** Begin **

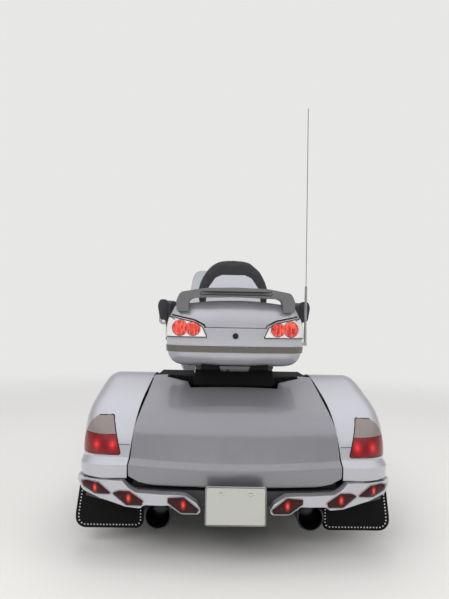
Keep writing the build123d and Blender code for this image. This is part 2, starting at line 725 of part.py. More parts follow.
def fairing(volume):
    room = fairing_volume(FAIRING_WALL) + block(-500, 500, 500, 1200, 400, 566)
    room &= block(-500, 500, 400, 1200, 400, 1034)
    shape = volume - room
    side = along_x([
        (600, 540), (630, 700), (700, 880), (780, 930), (800, 1040), (1000, 1050), (1200, 850), (1180, 730),
        (1040, 700), (1000, 620), (960, 560),
    ], -500, 500, [10, 60, 60, 20, 6, 40, 20, 40, 60, 30, 10])
    tunnel = block(-262, 262, 500, 1300, 400, 716)
    well = along_z(full_outline([(0, 895), (150, 870), (300, 800), (300, 700)]), 1030, 1050)
    return (shape & side) - tunnel - well - side_vents()


def side_vents():
    slots = block(300, 500, 690, 800, 650, 662)
    for z in (674, 698, 722):
        slots += block(300, 500, 690, 800, z, z + 12)
    return both_sides(slots)


def headlamps(volume):
    window = along_y(HEADLAMP, 900, 1300, [6, 14, 20, 10, 20, 14])
    shell = fairing_volume(-5) & window
    return both_sides(shell - volume)


def windshield():
    # a curved sheet between a wide foot and a narrower top edge
    sections = []
    for z, reach, half_width, bow in ((1040, 914, 350, 130), (1210, 812, 318, 118), (1400, 700, 262, 96)):
        back = reach - bow
        outer = ThreePointArc((-half_width, back, z), (0, reach, z), (half_width, back, z))
        inner = ThreePointArc((half_width - 2, back - 5, z), (0, reach - 5, z), (2 - half_width, back - 5, z))
        ends = [Line(outer @ 1, inner @ 0), Line(inner @ 1, outer @ 0)]
        sections.append(make_face([outer, ends[0], inner, ends[1]]))
    trim = along_y([(-360, 1000), (-270, 1401), (270, 1401), (360, 1000)], 500, 1000, [6, 90, 90, 6])
    return loft(sections) & trim


def mirrors(volume):
    # housings swept back from a foot on the fairing's shoulder
    sections = []
    for y, x, z, width, height in ((772, 494, 1000, 150, 84), (830, 490, 998, 146, 86), (890, 478, 990, 96, 52)):
        plane = Plane(origin=(x, y, z), x_dir=(1, 0, 0), z_dir=(0, 1, 0))
        sections.append(plane * RectangleRounded(width, height, height * 0.4))
    housing = loft(sections)
    glass_seat = along_y([(434, 966), (556, 968), (556, 1032), (434, 1032)], 760, 777, 16)
    foot = rod((380, 840, 930), (462, 846, 985), 44)
    return both_sides((housing - glass_seat + foot) - volume)


def dash():
    # an instrument pod with four wells, on a bar between the fairing's sides
    side = [(846, 968), (832, 1006), (868, 1034), (900, 1030), (950, 985), (940, 968)]
    plan = full_outline([(100, 940), (250, 890), (310, 860), (310, 800)])
    panel = along_x(side, -330, 330, [8, 12, 8, 20, 8, 8]) & along_z(plan, 900, 1100)
    for x in (-150, -52, 52, 150):
        face = Plane(origin=(x, 851, 1020), x_dir=(1, 0, 0), z_dir=(0, -0.61, 0.79))
        panel -= extrude(face * Circle(40), 14, both=True)
    bar = block(-430, 430, 838, 852, 988, 1004) & fairing_volume(FAIRING_WALL)
    return panel + bar


def main():
    os.makedirs("parts", exist_ok=True)
    right_rim = Pos(WHEEL_X, REAR_AXLE_Y, AXLE_Z) * rear_rim()
    right_tyre = Pos(WHEEL_X, REAR_AXLE_Y, AXLE_Z) * tyre(REAR_TYRE_WIDTH, REAR_RIM_RADIUS)
    front_hub = Pos(0, FRONT_AXLE_Y, AXLE_Z)
    right_fender = fender()
    right_lamp = tail_lamp()
    lid = lid_volume()
    low, low_shell, high, high_shell = trunk_shells()
    trim = trunk_trim(low)
    cowling = fairing_volume(0)
    nodes = {
        "main_frame": main_frame(),
        "rear_axle": rear_axle(),
        "engine_block": engine_block(),
        "engine_heads": engine_heads(),
        "exhaust": exhaust(),
        "engine_guards": engine_guards(),
        "foot_boards": foot_boards(),
        "fender_right": right_fender,
        "fender_left": left(right_fender),
        "tail_lamp_right": right_lamp,
        "tail_lamp_left": left(right_lamp),
        "boot_tub": boot_tub(lid),
        "boot_lid": boot_lid(lid),
        "rear_deck": rear_deck(),
        "bumper": bumper(),
        "bumper_lamps": bumper_lamps(),
        "mud_flaps": mud_flaps(),
        "plate_bracket": plate_bracket(),
        "number_plate": number_plate(),
        "trunk_box": trunk_box(low_shell, high_shell),
        "trunk_lid": trunk_lid(high_shell),
        "trunk_trim": trim,
        "trunk_lamps": trunk_lamps(low, high),
        "spoiler": spoiler(high),
        "trunk_light_block": trunk_light_block(low),
        "passenger_seat": passenger_seat(),
        "rider_seat": rider_seat(),
        "backrest_pad": backrest_pad(),
        "backrest_shell": backrest_shell(low),
        "armrests": armrests(low, high),
        "tank_cover": tank_cover(),
        "side_covers": side_covers(),
        "fairing": fairing(cowling),
        "windshield": windshield(),
        "headlamps": headlamps(cowling),
        "mirrors": mirrors(cowling),
        "dash": dash(),
        "antenna": antenna(low, trim),
        "fork": fork(),
        "triple_clamps": triple_clamps(),
        "front_fender": front_fender(),
        "front_calipers": front_calipers(),
        "handlebar": handlebar(),
        "handlebar_grips": handlebar_grips(),
        "front_rim": front_hub * front_rim(),
        "front_tyre": front_hub * tyre(FRONT_TYRE_WIDTH, FRONT_RIM_RADIUS),
        "front_discs": front_hub * front_discs(),
        "rear_rim_right": right_rim,
        "rear_rim_left": left(right_rim),
        "rear_tyre_right": right_tyre,
        "rear_tyre_left": left(right_tyre),
    }
    for name, shape in nodes.items():
        export_step(shape, f"parts/{name}.step")


main()
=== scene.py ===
import bpy
import bmesh
import json
from math import acos, cos, exp, pi, radians, sin, sqrt, tan
from mathutils import Matrix, Vector
from mathutils.bvhtree import BVHTree
from mathutils.geometry import delaunay_2d_cdt


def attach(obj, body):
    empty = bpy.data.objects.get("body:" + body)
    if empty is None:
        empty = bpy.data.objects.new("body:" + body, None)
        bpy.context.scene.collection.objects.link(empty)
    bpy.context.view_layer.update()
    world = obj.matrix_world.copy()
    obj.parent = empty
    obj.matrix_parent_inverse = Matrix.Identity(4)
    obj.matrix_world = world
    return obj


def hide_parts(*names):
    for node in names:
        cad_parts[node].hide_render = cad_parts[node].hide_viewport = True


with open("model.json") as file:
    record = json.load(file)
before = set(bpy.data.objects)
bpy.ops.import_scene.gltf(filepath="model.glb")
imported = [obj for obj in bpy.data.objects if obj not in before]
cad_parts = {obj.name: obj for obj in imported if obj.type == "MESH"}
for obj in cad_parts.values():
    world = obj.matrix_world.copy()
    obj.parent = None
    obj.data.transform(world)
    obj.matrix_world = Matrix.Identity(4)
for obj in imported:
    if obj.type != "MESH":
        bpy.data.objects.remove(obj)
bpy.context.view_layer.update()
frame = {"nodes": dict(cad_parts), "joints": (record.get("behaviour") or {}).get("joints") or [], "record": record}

# Lengths are in metres, unless a heading says otherwise

# Camera, fitted to the photo: its focal length goes with the photo's height, both in pixels
CAMERA_AT = Vector((-0.093, -3.459, 0.975))
CAMERA_YAW = radians(0.93)
CAMERA_PITCH = radians(2.7)
CAMERA_ROLL = radians(1.05)
FOCAL_PIXELS = 505
PHOTO_HEIGHT = 599
SENSOR = 36

# Lamps: name, place, point aimed at, width, height, power
LAMPS = [
    ("key", (-3.0, -4.0, 5.0), (0, -0.5, 0.5), 3.5, 3.0, 110),
    ("fill", (4.5, -2.5, 3.0), (0, 0, 0.5), 3.0, 2.5, 55),
    ("low", (-0.5, -5.2, 2.6), (0, -1.0, 0.9), 4.0, 1.4, 65),
    ("top", (0, 1.2, 5.5), (0, 0.3, 0), 4.0, 4.0, 120),
]
PALE = (0.80, 0.80, 0.79)
FLOOR_SHADE = (0.60, 0.59, 0.57)
FLOOR_RADIUS = 60
FLOOR_FADE = (1.6, 7.0)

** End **

# Goal of the exercise
Please reproduce exactly the lines above, beginning with the first and ending with the line that contains "return both_sides(slots)", and include nothing outside that range.

# Task solution
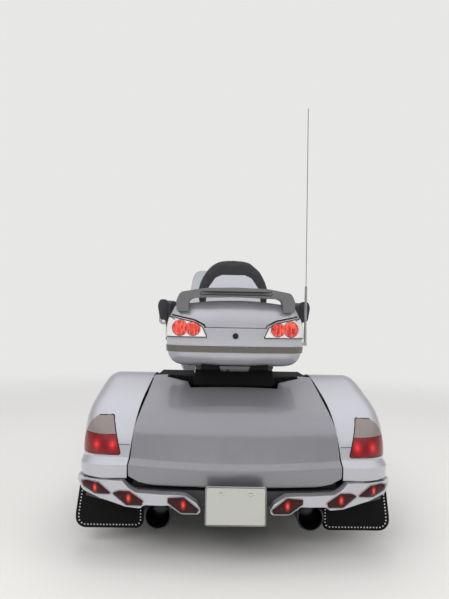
Keep writing the build123d and Blender code for this image. This is part 2, starting at line 725 of part.py. More parts follow.
def fairing(volume):
    room = fairing_volume(FAIRING_WALL) + block(-500, 500, 500, 1200, 400, 566)
    room &= block(-500, 500, 400, 1200, 400, 1034)
    shape = volume - room
    side = along_x([
        (600, 540), (630, 700), (700, 880), (780, 930), (800, 1040), (1000, 1050), (1200, 850), (1180, 730),
        (1040, 700), (1000, 620), (960, 560),
    ], -500, 500, [10, 60, 60, 20, 6, 40, 20, 40, 60, 30, 10])
    tunnel = block(-262, 262, 500, 1300, 400, 716)
    well = along_z(full_outline([(0, 895), (150, 870), (300, 800), (300, 700)]), 1030, 1050)
    return (shape & side) - tunnel - well - side_vents()


def side_vents():
    slots = block(300, 500, 690, 800, 650, 662)
    for z in (674, 698, 722):
        slots += block(300, 500, 690, 800, z, z + 12)
    return both_sides(slots)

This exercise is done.